Stated goal
From the records below, extract only the lines running from the line with "profile, TURNS, collection)" to the line with "for node in", both lines included, reproducing them exactly.

::::

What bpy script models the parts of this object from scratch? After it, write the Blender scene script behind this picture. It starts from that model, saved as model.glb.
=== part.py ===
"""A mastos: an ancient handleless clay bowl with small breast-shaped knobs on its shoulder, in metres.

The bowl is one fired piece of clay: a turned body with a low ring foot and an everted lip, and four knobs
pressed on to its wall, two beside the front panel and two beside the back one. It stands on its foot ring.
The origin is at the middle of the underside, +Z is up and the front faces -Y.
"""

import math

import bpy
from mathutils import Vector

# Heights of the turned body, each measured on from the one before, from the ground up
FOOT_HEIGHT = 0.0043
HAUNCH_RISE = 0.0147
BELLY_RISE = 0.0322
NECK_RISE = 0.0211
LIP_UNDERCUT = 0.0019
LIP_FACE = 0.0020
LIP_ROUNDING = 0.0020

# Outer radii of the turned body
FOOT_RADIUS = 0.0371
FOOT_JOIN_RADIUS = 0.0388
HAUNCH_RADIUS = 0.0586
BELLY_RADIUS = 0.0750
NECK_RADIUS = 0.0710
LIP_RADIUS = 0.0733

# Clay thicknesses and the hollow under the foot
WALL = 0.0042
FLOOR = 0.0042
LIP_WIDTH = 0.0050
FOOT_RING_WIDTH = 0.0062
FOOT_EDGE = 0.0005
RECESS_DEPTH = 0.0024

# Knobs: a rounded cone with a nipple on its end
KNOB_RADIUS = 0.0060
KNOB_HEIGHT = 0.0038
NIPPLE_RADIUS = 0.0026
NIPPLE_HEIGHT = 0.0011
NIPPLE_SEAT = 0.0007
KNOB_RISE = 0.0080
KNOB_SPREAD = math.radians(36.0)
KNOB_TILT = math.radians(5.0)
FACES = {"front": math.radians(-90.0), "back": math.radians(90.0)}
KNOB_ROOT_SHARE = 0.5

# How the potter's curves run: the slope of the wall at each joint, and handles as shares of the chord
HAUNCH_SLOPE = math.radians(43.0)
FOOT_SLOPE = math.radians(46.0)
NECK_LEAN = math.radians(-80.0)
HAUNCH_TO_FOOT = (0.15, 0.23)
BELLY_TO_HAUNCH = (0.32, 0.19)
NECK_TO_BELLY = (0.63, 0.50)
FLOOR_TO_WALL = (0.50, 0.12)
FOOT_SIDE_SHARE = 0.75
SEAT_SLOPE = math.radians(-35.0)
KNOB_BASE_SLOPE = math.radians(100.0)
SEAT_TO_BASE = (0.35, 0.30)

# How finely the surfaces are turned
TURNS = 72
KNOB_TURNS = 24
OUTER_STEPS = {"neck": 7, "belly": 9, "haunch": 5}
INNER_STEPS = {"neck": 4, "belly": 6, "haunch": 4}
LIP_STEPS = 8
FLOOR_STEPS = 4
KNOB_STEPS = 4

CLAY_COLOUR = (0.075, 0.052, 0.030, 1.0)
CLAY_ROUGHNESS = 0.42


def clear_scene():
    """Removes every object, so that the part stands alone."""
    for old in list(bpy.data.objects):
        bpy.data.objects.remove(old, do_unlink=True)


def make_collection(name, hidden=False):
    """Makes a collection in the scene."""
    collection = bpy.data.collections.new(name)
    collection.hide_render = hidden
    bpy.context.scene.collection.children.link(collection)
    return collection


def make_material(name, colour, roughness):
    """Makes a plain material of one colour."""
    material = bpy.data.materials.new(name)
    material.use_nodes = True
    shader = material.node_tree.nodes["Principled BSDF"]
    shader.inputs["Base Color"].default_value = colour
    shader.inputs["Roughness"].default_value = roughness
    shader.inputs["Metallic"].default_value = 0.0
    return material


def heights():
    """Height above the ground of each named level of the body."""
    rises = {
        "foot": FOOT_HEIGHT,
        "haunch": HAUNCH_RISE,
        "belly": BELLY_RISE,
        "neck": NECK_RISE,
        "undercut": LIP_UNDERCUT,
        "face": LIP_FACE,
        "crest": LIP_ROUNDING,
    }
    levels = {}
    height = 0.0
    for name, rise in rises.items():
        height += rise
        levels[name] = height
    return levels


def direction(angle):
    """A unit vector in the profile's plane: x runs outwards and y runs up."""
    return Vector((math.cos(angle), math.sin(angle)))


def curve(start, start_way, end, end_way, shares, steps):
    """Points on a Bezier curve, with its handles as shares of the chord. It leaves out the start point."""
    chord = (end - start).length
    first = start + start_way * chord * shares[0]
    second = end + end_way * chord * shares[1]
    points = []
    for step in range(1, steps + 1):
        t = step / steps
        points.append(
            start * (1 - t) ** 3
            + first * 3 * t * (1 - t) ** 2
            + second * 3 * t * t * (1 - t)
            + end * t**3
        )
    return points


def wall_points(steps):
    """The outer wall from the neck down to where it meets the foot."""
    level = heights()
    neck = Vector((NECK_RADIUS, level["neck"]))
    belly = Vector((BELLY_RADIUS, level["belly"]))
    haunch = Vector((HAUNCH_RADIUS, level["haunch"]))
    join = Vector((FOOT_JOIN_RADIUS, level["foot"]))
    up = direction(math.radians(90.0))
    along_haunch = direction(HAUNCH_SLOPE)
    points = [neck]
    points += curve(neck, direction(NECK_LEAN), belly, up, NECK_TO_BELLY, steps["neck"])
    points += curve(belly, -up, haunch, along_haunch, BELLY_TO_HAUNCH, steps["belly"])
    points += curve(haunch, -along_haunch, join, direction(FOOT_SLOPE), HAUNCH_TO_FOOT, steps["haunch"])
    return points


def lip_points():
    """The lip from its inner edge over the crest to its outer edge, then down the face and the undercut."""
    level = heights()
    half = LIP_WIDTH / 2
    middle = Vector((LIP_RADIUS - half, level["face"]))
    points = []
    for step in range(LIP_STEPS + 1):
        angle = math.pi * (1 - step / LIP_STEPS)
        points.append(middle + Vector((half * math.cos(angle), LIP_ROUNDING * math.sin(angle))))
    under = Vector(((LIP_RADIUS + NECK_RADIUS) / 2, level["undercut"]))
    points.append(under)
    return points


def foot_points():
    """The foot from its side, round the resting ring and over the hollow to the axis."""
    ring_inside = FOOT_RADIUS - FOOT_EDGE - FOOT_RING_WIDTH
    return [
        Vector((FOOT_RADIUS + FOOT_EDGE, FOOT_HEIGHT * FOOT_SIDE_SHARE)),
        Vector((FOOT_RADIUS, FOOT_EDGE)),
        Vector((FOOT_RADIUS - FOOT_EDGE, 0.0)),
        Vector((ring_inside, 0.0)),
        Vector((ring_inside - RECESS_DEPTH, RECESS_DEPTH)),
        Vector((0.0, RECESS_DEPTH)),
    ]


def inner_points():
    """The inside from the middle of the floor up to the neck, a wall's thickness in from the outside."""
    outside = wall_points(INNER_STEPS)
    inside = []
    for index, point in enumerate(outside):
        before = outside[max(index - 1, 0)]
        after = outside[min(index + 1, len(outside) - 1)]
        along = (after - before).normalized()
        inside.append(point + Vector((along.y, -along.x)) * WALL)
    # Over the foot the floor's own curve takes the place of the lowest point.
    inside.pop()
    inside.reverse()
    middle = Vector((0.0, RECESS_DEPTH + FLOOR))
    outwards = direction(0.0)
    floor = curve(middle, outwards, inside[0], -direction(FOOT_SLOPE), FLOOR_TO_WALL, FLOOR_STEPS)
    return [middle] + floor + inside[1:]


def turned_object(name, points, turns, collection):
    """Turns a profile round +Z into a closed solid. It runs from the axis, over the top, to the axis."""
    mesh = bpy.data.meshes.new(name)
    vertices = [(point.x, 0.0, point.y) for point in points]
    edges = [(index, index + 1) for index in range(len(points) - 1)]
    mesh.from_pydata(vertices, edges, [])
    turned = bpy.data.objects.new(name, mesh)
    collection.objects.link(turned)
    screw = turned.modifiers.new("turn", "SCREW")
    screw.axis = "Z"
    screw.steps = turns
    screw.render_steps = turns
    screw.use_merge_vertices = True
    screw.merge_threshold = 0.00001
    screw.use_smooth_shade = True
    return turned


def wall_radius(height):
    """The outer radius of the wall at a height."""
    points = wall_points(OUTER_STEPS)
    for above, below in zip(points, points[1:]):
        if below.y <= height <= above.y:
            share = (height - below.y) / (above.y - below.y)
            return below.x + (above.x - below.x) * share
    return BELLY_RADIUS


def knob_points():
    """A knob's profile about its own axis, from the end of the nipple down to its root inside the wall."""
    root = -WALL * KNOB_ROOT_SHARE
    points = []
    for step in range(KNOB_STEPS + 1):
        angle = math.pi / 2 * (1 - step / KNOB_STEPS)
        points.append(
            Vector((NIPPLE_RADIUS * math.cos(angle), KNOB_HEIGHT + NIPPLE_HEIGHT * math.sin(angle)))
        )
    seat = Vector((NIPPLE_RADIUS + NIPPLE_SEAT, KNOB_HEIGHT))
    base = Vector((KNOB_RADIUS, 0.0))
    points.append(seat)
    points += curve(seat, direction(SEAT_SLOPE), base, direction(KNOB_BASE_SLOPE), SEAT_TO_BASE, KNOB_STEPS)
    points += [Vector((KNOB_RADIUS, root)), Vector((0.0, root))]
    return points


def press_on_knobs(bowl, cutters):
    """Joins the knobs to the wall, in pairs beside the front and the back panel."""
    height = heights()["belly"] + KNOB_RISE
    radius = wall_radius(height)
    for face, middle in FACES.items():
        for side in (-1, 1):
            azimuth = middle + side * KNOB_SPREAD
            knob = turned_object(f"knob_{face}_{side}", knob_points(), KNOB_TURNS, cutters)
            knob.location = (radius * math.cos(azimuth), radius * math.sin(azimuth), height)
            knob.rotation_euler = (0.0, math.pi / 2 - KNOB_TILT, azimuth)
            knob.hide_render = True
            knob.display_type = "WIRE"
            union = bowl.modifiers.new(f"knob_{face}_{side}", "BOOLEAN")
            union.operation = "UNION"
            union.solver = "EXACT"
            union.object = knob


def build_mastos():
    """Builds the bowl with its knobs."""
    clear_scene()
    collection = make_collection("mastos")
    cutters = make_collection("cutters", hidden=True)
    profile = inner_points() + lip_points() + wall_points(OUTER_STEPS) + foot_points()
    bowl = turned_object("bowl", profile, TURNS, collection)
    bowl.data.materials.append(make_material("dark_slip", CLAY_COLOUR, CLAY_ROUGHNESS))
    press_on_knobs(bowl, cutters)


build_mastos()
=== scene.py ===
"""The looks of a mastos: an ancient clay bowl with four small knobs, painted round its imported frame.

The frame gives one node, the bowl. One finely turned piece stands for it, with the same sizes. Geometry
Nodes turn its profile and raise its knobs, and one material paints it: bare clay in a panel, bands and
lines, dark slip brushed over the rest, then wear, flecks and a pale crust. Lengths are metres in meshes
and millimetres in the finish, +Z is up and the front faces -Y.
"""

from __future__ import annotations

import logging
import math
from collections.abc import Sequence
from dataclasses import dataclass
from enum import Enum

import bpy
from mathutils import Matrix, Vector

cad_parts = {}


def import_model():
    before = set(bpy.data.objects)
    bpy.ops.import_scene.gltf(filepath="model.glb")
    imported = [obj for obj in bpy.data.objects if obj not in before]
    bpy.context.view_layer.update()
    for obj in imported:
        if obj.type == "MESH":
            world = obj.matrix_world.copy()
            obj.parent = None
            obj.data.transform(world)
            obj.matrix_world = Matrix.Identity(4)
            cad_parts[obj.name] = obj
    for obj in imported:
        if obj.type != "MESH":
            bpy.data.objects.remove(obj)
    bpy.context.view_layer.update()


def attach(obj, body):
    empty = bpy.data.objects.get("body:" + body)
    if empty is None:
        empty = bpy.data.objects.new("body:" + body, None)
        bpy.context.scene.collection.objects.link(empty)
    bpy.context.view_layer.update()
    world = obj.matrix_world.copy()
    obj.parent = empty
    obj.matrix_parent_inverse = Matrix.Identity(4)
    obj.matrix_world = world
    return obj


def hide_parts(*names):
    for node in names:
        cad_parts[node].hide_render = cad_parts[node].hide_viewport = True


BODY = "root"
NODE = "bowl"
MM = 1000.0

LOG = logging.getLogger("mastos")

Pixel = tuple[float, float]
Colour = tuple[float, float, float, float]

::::

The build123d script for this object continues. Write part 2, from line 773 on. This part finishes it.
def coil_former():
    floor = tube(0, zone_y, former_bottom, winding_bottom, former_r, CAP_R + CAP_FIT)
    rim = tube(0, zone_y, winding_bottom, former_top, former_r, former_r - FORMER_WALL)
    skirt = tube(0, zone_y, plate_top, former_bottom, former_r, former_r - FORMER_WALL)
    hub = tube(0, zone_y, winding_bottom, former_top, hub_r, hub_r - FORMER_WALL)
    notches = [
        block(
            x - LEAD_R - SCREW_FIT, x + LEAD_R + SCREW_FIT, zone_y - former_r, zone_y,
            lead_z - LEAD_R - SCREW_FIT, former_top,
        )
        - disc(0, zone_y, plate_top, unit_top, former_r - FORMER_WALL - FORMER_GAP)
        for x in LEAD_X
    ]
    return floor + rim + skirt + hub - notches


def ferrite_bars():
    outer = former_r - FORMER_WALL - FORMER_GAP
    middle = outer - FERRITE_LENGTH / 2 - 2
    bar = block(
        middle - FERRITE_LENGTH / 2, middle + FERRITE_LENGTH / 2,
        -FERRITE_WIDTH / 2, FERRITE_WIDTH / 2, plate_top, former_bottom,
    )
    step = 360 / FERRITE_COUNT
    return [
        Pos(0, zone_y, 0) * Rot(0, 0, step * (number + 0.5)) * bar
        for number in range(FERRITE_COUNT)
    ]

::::

Task solution
    bowl = turned_object("bowl", profile, TURNS, collection)
    bowl.data.materials.append(make_material("dark_slip", CLAY_COLOUR, CLAY_ROUGHNESS))
    press_on_knobs(bowl, cutters)


build_mastos()
=== scene.py ===
"""The looks of a mastos: an ancient clay bowl with four small knobs, painted round its imported frame.

The frame gives one node, the bowl. One finely turned piece stands for it, with the same sizes. Geometry
Nodes turn its profile and raise its knobs, and one material paints it: bare clay in a panel, bands and
lines, dark slip brushed over the rest, then wear, flecks and a pale crust. Lengths are metres in meshes
and millimetres in the finish, +Z is up and the front faces -Y.
"""

from __future__ import annotations

import logging
import math
from collections.abc import Sequence
from dataclasses import dataclass
from enum import Enum

import bpy
from mathutils import Matrix, Vector

cad_parts = {}


def import_model():
    before = set(bpy.data.objects)
    bpy.ops.import_scene.gltf(filepath="model.glb")
    imported = [obj for obj in bpy.data.objects if obj not in before]
    bpy.context.view_layer.update()
    for obj in imported:
        if obj.type == "MESH":
            world = obj.matrix_world.copy()
            obj.parent = None
            obj.data.transform(world)
            obj.matrix_world = Matrix.Identity(4)
            cad_parts[obj.name] = obj
    for obj in imported:
        if obj.type != "MESH":
            bpy.data.objects.remove(obj)
    bpy.context.view_layer.update()


def attach(obj, body):
    empty = bpy.data.objects.get("body:" + body)
    if empty is None:
        empty = bpy.data.objects.new("body:" + body, None)
        bpy.context.scene.collection.objects.link(empty)
    bpy.context.view_layer.update()
    world = obj.matrix_world.copy()
    obj.parent = empty
    obj.matrix_parent_inverse = Matrix.Identity(4)
    obj.matrix_world = world
    return obj


def hide_parts(*names):
    for node in names:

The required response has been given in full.